Nestle SA, the world’s largest food and beverage company, manufactures chocolate, confectionary items, bottled water, coffee, baby food, and pet food, among other products. The company owns many well-known brands including Nescafe, Haagen-Dazs, Purina, Coffee-Mate, and Perrier. In 2016, Nestle broke with tradition and hired a new CEO from outside the company. Since then, the company’s focus has been to raise profitability and streamline its operations by exiting non-core businesses. Although the company has some debt on its balance sheet, we believe it could pay it all down if it were to sell its 23% stake in the French beauty company, L’Oreal.
Would you discuss why the Fund recently increased its position in The Charles Schwab Corp.?
Schwab has evolved throughout the years beyond its discount broker heritage into a leading financial services powerhouse. The company offers brokerage, custody, banking, and other services to independent investment advisors and a full range of products and investment services to retail investors. Schwab has continually reinvested in technology to maintain its low-cost position, passing along savings to attract more institutional and retail customers. In addition, a new policy whereby cash balances are swept into Schwab’s bank as deposits instead of leaving them in a Schwab money market fund is helping to boost profitability. Finally, Mr. Schwab still owns 10% of the company and continues to shepherd the company with a long-term mindset.
GARY B. CLOUD, CFA
Portfolio Manager - Fixed Income Allocation
Last year, you correctly forecasted that the Federal Reserve would not have to raise rates as much as most investors anticipated. What is your outlook for short-term rates today?
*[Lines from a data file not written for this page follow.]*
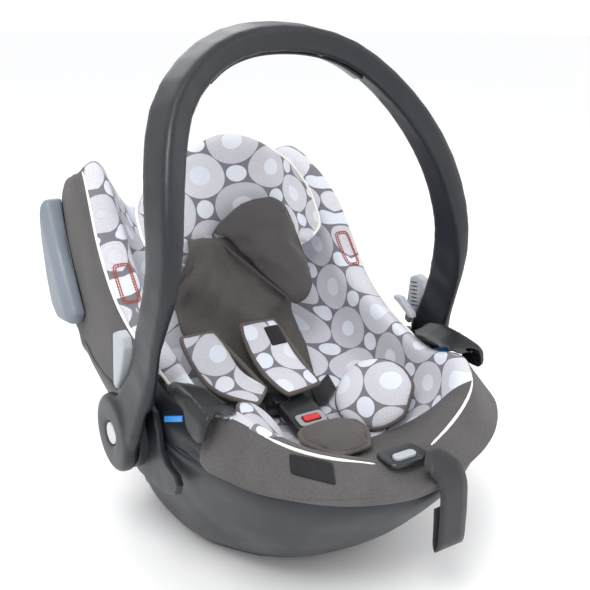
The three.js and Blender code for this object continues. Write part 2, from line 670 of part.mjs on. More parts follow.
function hoodRing([y, x0, x1, top, under, edge]) {
  const [mid, side] = [(x0 + x1) / 2, top - edge];
  const inner = [Math.max(under + 0.8, top - 12), Math.max(under + 1.6, top - 8.5)];
  const ring = [[x0, under], [x0, inner[0]], [x0 + 7, inner[1]], [mid, top - 4], [x1 - 9, top],
    [x1 - 2, top - 0.3 * side], [x1, edge + 0.25 * side], [x1 - 1.5, edge], [x1 - 5, edge],
    [x1 - 6.5, edge + Math.max(0.6, side - 14)], [x1 - 12, under + 0.5], [mid, under + 0.5]];
  return ring.map(([x, z]) => V(x, y, Math.max(z, Math.min(under, edge))));
}

function addTrim() {
  const hood = loft(HOOD.map(hoodRing));
  addPair('belt_hood', hood, 'black');
  addPair('belt_guide', sidePlate([[-149, 218.5], [-106, 200], [-106, 193], [-149, 211.5]],
    188.5, 191, [], 0.6), 'blue');
  addPair('canopy_clip', sidePlate(CANOPY_CLIP, 177.5, 187, [], 1.5), 'light');
  addPair('side_impact_block', sidePlate(SIDE_BLOCK, SIDE_X + 0.6, 213, [], 9), 'block');
}

function addHeadrest() {
  const guide = (n) => [[-34, -16], [-34, 84], [34, 84], [34, -16]].map(([x, s]) => back(x, n, s));
  add('headrest_guide', loft([guide(1.5), guide(6)]), 'black');
  add('headrest_shell', headrestShell(), 'plastic');
  add('headrest_pad', headrestPad(), 'pattern');
  add('head_pillow', headPillow(), 'jersey');
}

// Newborn insert: lower rows on the seat, then rows up the back that lie over the headrest's
// lower edge and drop to the lining beside it.
const INSERT_T = 10;
const INSERT_SEAT = [
  { y: -54, z: 134.3, near: -45, far: 42, rise: 5 }, { y: -34, z: 139.3, near: -66, far: 58, rise: 4 },
  { y: -6, z: 159.3, near: -83, far: 66, rise: 3 }, { y: 14, z: 182, near: -90, far: 67, rise: 4 },
];
const INSERT_BACK = [
  { s: -14, near: -93, far: 66 }, { s: 10, near: -94, far: 65 }, { s: 34, near: -94, far: 63 },
  { s: 58, near: -91, far: 61 }, { s: 78, near: -82, far: 59 }, { s: 102, near: -76, far: 57 },
];

function backInsert() {
  const columns = 12;
  const seatPath = [...INSERT_SEAT.map(({ y, z }) => [0, y, z]), ...INSERT_BACK.slice(0, 1).map(({ s }) => (
    back(0, padFace(0, s) + 5.5, s)))];
  const path = curve(seatPath);
  const grid = (top) => {
    const lift = (x, near, far) => {
      const u = (2 * (x - near)) / (far - near) - 1;
      return top ? INSERT_T * (1 - 0.55 * u * u) : 0;
    };
    const acrossRow = (row, place) => Array.from({ length: columns + 1 }, (_, k) => {
      const x = row.near + ((row.far - row.near) * k) / columns;
      return place(x, lift(x, row.near, row.far));
    });
    const seatRows = INSERT_SEAT.map((row, i) => {
      const tangent = path.getTangent(i / INSERT_SEAT.length);
      const normal = V(0, -tangent.z, tangent.y);
      return acrossRow(row, (x, h) => {
        const n = row.rise * Math.min(2, (x / row.far) ** 2) - 4 * smooth(-x, 56, 90);
        return V(x, row.y, row.z).addScaledVector(normal, n + h);
      });
    });
    const backRows = INSERT_BACK.map((row) => acrossRow(row, (x, h) => {
      const beside = smooth(Math.abs(x), reachAt(row.s) + 3, reachAt(row.s) + 34);
      const over = padFace(x, row.s) + 6;
      return back(x, over + (Math.min(over, 21) - over) * beside + h, row.s);
    }));
    return [...seatRows, ...backRows];
  };
  return slab(grid(true), grid(false));
}

// Round hip cushion: a thick disc in the plane of the directions along and up.
function hugger(x, y, z, size = 1) {
  const out = V(-0.6, -0.35, 0.72).normalize();
  const along = V(0, 0, 1).cross(out).normalize();
  const up = out.clone().cross(along);
  const sections = [[-47, 34, 10], [-36, 68, 22], [-15, 91, 30], [9, 92, 31], [31, 74, 26], [45, 42, 14]];
  return bar(sections.map(([t, w, h]) => (
    { p: V(x, y, z).addScaledVector(along, t * size), w: w * size, h: h * size })), up, 2.2);
}

function addInserts() {
  add('back_insert', backInsert(), 'taupe');
  add('hugger_wing_left', hugger(72, -133, 174), 'pattern');
  add('hugger_wing_right', mirrored(hugger(86, -132, 169, 0.8)), 'pattern');
  const crotch = curvedPad([[22, -206, 149, 1], [36, -188, 152, 1], [42, -168, 154, 1],
    [38, -148, 153, 1], [24, -136, 150, 1]], 9);
  add('crotch_pad', placed(crotch, -10, 0, 0), 'taupe');
}

// Buckle frame: local x across, y up the child's belly, z off the buckle's back.
const BUCKLE = { x: -10, y: -101, z: 146, tilt: 0.3 };

function onBuckle(geometry, x, y, z) {
  const c = Math.cos(BUCKLE.tilt);
  const s = Math.sin(BUCKLE.tilt);
  return placed(geometry, BUCKLE.x + x, BUCKLE.y + y * c - z * s, BUCKLE.z + y * s + z * c, BUCKLE.tilt);
}

function addBuckle() {
  const pocket = placed(roundedBox(23, 10, 9, 3, 0.6), 0, -14, 9);
  add('buckle_housing', onBuckle(cut(roundedBox(46, 54, 14, 6, 2), pocket), 0, 0, 0), 'black');
  const window = placed(roundedBox(25, 12, 9, 3, 0.6), 0, 0, -2);
  add('buckle_cover', onBuckle(cut(roundedBox(38, 20, 2.4, 5, 0.6), window), 0, -14, 14 + GAP), 'light');
  add('buckle_button', onBuckle(roundedBox(21.6, 8.6, 5.4, 2.5, 0.6), 0, -14, 13), 'red');
  for (const [side, sign] of [['left', 1], ['right', -1]]) {
    add(`buckle_tongue_${side}`, onBuckle(roundedBox(20, 16, 5, 4, 0.8), sign * 12, 36.5, 5), 'black');
  }
  const crotchLine = [[-10, -119, 139.4], [-10, -125, 137.5], [-10, -131, 135.7]];
  add('crotch_strap', strap(crotchLine, 32, STRAP_T, V(1, 0, 0), 2), 'webbing');
}

function addHarness() {
  addBuckle();
  const near = [[-18, -53, 157.5], [-40, -42, 161]];
  const far = [[2, -54, 160], [4, -42, 166]];
  add('shoulder_strap_right', strap(near, STRAP_W, STRAP_T, V(1, 0, 0), 2), 'webbing');
  add('shoulder_strap_left', strap(far, STRAP_W, STRAP_T, V(1, 0, 0), 2), 'webbing');
  const padLeft = [[-7, 9, 232], [-6, -20, 207], [-3, -50, 189], [2, -82, 178.5]];
  const padRight = [[-93, 8, 232], [-89, -20, 210], [-79, -50, 190], [-54, -74, 179]];
  const pad = (line, side) => bar(line.map(([x, y, z], i) => (
    { p: V(x, y, z), w: i % 3 === 0 ? 56 : 64, h: i % 3 === 0 ? 9 : 13 })), side, 3.2);
  add('shoulder_pad_left', pad(padLeft, V(1, 0.1, 0)), 'pattern');
  add('shoulder_pad_right', pad(padRight, V(0.97, 0, -0.25)), 'pattern');
  const lap = (points) => strap(points, STRAP_W, STRAP_T, V(0, 0.5, 0.86), 4);
  add('lap_strap_left', lap([[34, -60, 150], [52, -54, 151], [74, -42, 155]]), 'webbing');
  add('lap_strap_right', lap([[-44, -72, 152], [-66, -78, 156], [-100, -84, 168]]), 'webbing');
}

// Harness adjuster on the foot end's rim, with the webbing loop that tightens the harness.
function addAdjuster() {
  const frame = roundedBox(50, 34, 6, 9, 1.5);
  const pocket = placed(roundedBox(29, 12.4, 20, 5, 0.6), -2, -5, -5);
  add('adjuster_housing', placed(cut(frame, pocket), -3, -276, 176), 'black');
  add('adjuster_button', placed(roundedBox(27.6, 11, 6.4, 4.5, 0.8), -5, -281, 178.4), 'light');
  add('adjuster_strap', strap([[10, -296, 181.5], [18, -303, 179], [27, -312.5, 169], [32, -316.5, 155],
    [34, -317.5, 130], [35, -317, 104], [35, -316, 84], [35, -312.5, 78], [35, -309.5, 84],
    [35, -308.5, 104], [34, -308.5, 128]], 37, STRAP_T, V(1, 0, 0), 30), 'webbing');
  add('splitter_plate', placed(roundedBox(58, 30, 3, 6, 0.6), 0, 96, 150, 0.9), 'steel');
}

addShell();
addHandle();
addTrim();
addHeadrest();
addInserts();
addHarness();
addAdjuster();

export default group;
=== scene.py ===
import math

import bmesh
import bpy
import numpy as np
from mathutils import Matrix, Vector, noise
from mathutils.bvhtree import BVHTree


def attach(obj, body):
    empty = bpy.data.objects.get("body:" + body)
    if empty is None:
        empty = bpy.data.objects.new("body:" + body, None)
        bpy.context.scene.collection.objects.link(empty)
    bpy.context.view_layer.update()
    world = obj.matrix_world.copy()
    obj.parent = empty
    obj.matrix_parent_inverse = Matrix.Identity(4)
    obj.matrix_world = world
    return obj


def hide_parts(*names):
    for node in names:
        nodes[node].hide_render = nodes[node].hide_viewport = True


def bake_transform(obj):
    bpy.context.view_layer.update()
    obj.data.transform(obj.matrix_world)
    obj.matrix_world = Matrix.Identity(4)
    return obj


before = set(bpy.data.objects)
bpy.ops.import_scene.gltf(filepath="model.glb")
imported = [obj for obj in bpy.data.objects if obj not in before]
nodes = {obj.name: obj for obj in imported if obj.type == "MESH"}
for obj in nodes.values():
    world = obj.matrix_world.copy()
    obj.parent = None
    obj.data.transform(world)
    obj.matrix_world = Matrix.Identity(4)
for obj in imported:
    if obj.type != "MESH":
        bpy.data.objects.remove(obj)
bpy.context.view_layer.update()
scene = bpy.context.scene


# ---------------------------------------------------------------- camera and light
def make_camera():
    """The camera, aimed by azimuth, elevation and roll in degrees."""
    az, el, roll = (math.radians(a) for a in (-33.0, 18.15, 0.81))
    back = Vector((math.sin(az) * math.cos(el), -math.cos(az) * math.cos(el), math.sin(el)))
    right = Vector((math.cos(az), math.sin(az), 0))
    up = back.cross(right)
    x_axis = math.cos(roll) * right + math.sin(roll) * up
    y_axis = -math.sin(roll) * right + math.cos(roll) * up
    data = bpy.data.cameras.new("camera")
    data.lens = 51.86
    data.sensor_width = 36
    data.clip_start, data.clip_end = 0.02, 40
    cam = bpy.data.objects.new("camera", data)
    scene.collection.objects.link(cam)
    turn = Matrix((x_axis, y_axis, back)).transposed().to_4x4()
    target = Vector((0.0005, -0.0638, 0.2921))
    cam.matrix_world = Matrix.Translation(target + back * 1.0085) @ turn
    scene.camera = cam


def area_light(name, place, look, size, power):
    """A round soft light at a place, turned to look at a point."""
    data = bpy.data.lights.new(name, "AREA")
    data.shape, data.size, data.energy = "DISK", size, power
    light = bpy.data.objects.new(name, data)
    scene.collection.objects.link(light)
    light.location = place
    light.rotation_euler = (Vector(look) - Vector(place)).to_track_quat("-Z", "Y").to_euler()


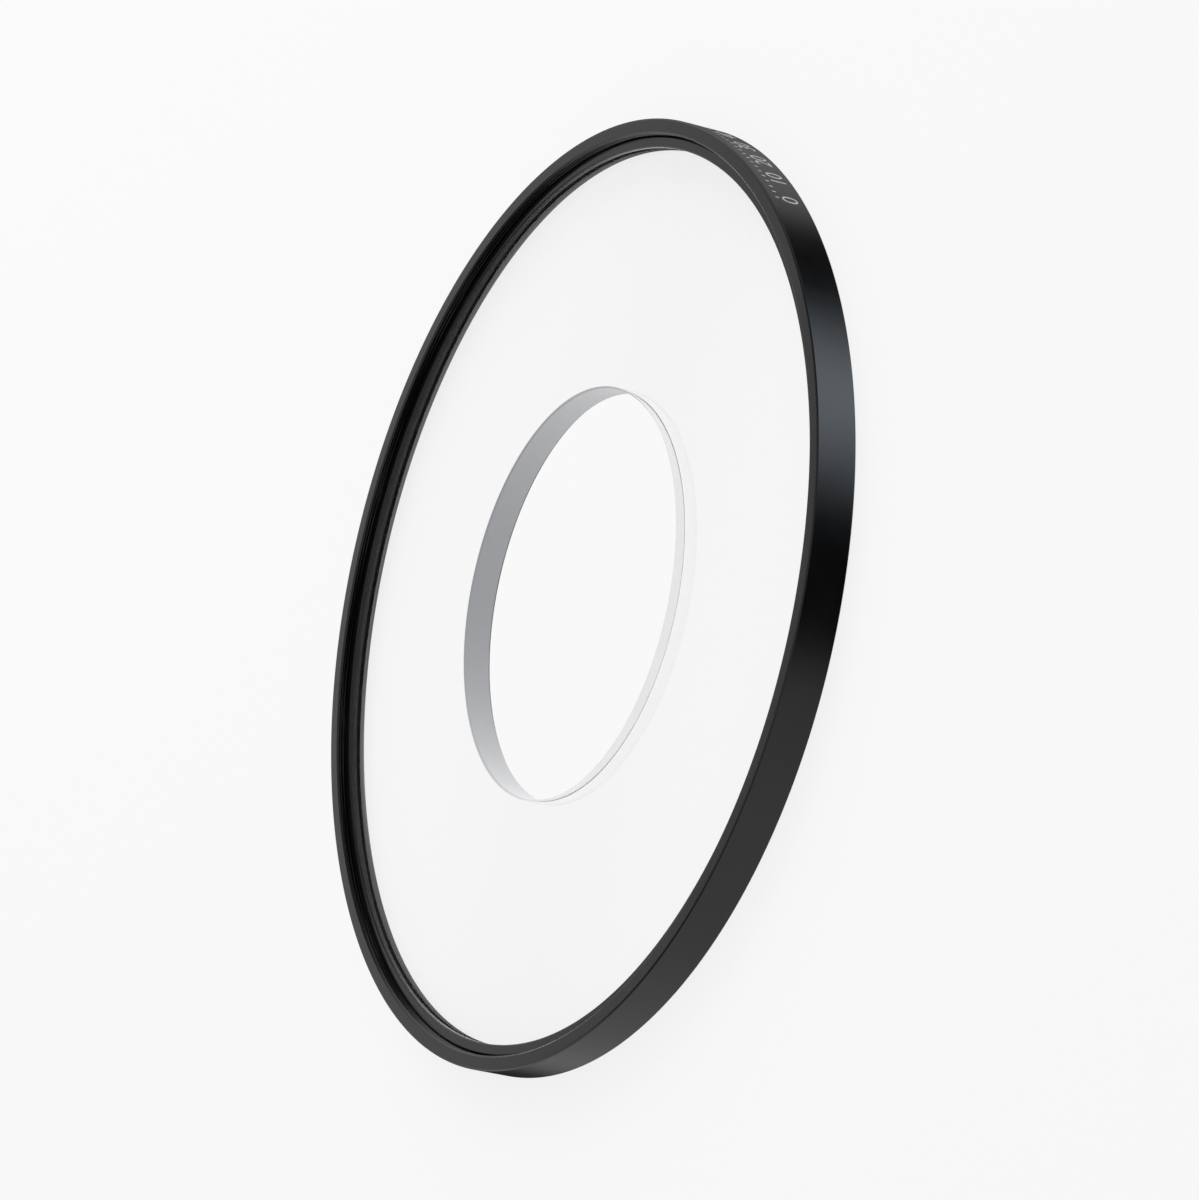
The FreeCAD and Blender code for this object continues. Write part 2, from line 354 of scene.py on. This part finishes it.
    def finish(self, wall_materials: bool = False) -> bpy.types.NodeTree:
        """Smooth the faces between the sharp edges, realize and set the materials.

        Args:
            wall_materials: give the walls, the back bevels and the rim their own materials.

        Returns:
            The finished group.
        """
        build = self.build
        sharp_angle = build.group_input("Sharp Angle")
        smooth = build.add("GeometryNodeSetShadeSmooth", {0: self.geometry, "Shade Smooth": True})
        angle = build.add("GeometryNodeInputMeshEdgeAngle").outputs["Unsigned Angle"]
        is_sharp = build.maths("GREATER_THAN", angle, sharp_angle)
        edged = build.add("GeometryNodeSetShadeSmooth", {
            0: smooth.outputs[0], "Selection": is_sharp, "Shade Smooth": False}, domain="EDGE")
        real = build.add("GeometryNodeRealizeInstances", {0: edged.outputs[0]})
        material = build.group_input("Material", "NodeSocketMaterial")
        dressed = build.add("GeometryNodeSetMaterial", {
            0: real.outputs[0], "Material": material}).outputs[0]
        if wall_materials:
            dressed = self.dress_walls(dressed)
        build.group_output(dressed)
        return self.group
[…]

We believe that the Fed will not raise short-term rates in 2019 and, in fact, is likely to cut rates before year-end as a result of slower economic growth and continued benign inflation.
The U.S. economy has been showing signs of slower activity in domestic markets such as housing and autos. Import tariffs and a slowdown in Chinese and European gross domestic product (GDP) growth have also contributed to a sharp deceleration in U.S. export growth over the last year. Despite the tight labor market, we do not think the U.S. has an inflation problem. Commodity prices are no higher today than they were in 1998 and we expect inflation to stay low as disinflationary pressures from excess capacity, the “Amazon effect,” and productivity increases continue to exert relentless downward pressure on prices globally.
We believe that if the Fed lowers rates once or twice during the second half of 2019, it can engineer a “soft landing” whereby U.S. economic growth slows down for a period before it reaccelerates, effectively prolonging the positive economic cycle by two or three years.
How is the Fund’s fixed income portion positioned and where are you finding value in the bond market today?
In our view, corporate bonds, especially triple-B rated investment grade corporate bonds, currently offer some of the best investment opportunities in fixed income markets. Many investors are concerned that an economic slowdown will cause difficulties for companies with leveraged balance sheets. They worry that many triple-B rated corporate bonds will be downgraded to non investment grade, forcing some holders to sell and causing disruption in the marketplace. We believe these risks are overstated and that if the Fed succeeds in prolonging the economic expansion, as we believe it will, most corporate bonds should perform well.
The Fund’s fixed income portion continues to be overweight Investment-grade corporate bonds and U.S. government agency obligations and underweight Treasury securities relative to its benchmark, the Barclays Capital Intermediate U.S. Government /Credit Index. The Fund’s fixed income duration of 3.8 years as of March 31, 2019 is comparable to the benchmark’s.
Can you explain how the Trump administration’s two major policy initiatives, import tariffs, and tax reform have affected the outlook for economic growth?
We believe the import tariffs put in place in 2018 and the uncertainty surrounding the possibility of more tariffs for both Chinese and European manufactured goods have dampened GDP growth to some degree over the last twelve months. Lower corporate taxes, on the other hand, boosted corporate profits and economic activity in 2018. Nevertheless, in our view, both higher tariffs and lower tax rates have helped make the U.S. a more attractive place for direct investment, i.e. a more profitable place to build a factory.
2018 was the first year since 1990 that the U.S. made fewer direct investments outside the U.S. than foreigners made in the U.S. Effectively, the U.S. has gone from investing a net $300-$400 billion a year outside the U.S. to receiving a net $100 billion in direct investment from abroad. We are hopeful that this higher level of investment will help raise the U.S.’s potential growth rate.